As a final example, let's
suppose that we require that
the average GPA of students
who are accepted to college is greater than 3.
0.
We can write that as
an assertion pretty much exactly
as I just described it.
We take the average GPA of
students where their ID is
among the IDs in
the apply relation where the
decision was yes, and our
assertion states that that average
must be greater than 3.0
So so far I've described how assertions are created.
Let me just briefly mention how
they are checked or how they would be checked if they were implemented.
Any system that implements this
very general form of assertion
must determine every possible change
to the database that could violate the assertion.
In this case, modifying a GPA,
modifying a student ID, inserting
or deleting from students or
apply could all potentially violate the constraint.
And in that case, after each of
those types of modifications to
the database, the system would
need to check the constraint,
make sure that it's still satisfied,
and if not, generate an error
and disallow the database change.
So I've only talked about creating assertions.

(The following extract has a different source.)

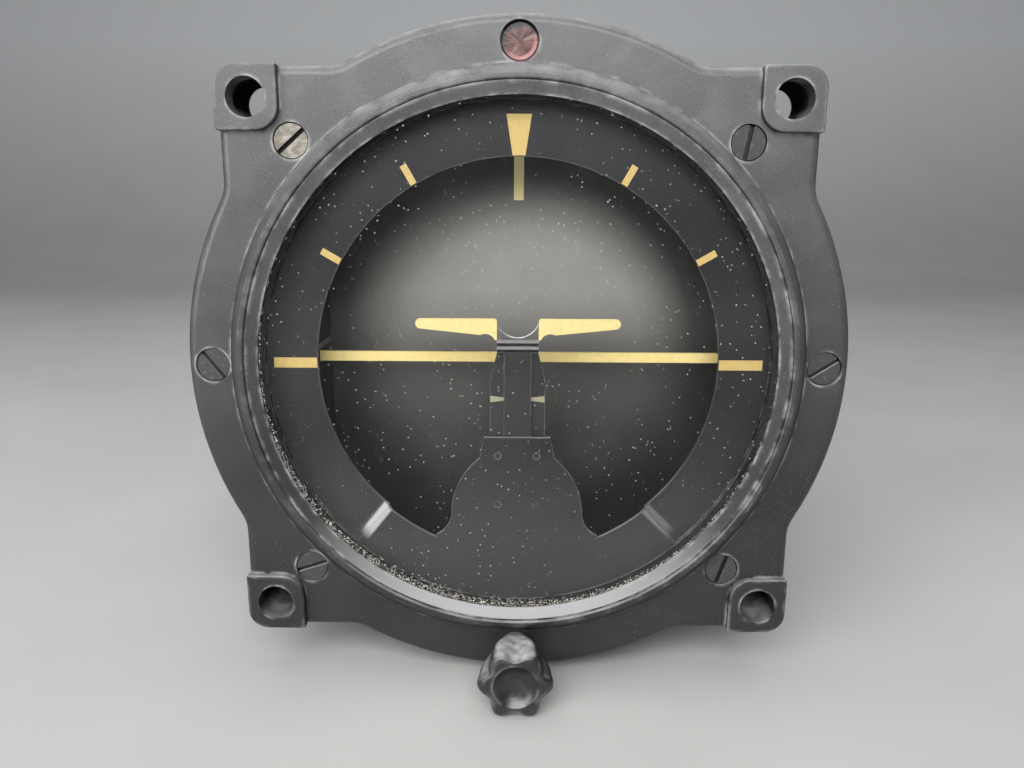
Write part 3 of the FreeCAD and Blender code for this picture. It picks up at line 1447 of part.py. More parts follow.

Let me just talk very briefly
about how a system would
enforce general assertions of
this form if it supported them.
What the system needs to do, is
monitor every possible change
to the database that could cause the assertion to become violated.
So we take a look at
this particular assertion, it
could become violated if we changed the student GPA.
If we inserted a student,
even if we deleted a student,
or if we inserted an application
that was now having a decision
of yes, or updated the application status.
So all of those changes
have to be monitored by the
system, the constraint has to
be checked after the change, and
if the constraint is no longer
satisfied, an error is
generated, and the change is undone.
That concludes our discussion of constraints
with the exception of referential
integrity which is covered in
a separate video, and the
related topic of triggers, which is also covered in a separate video.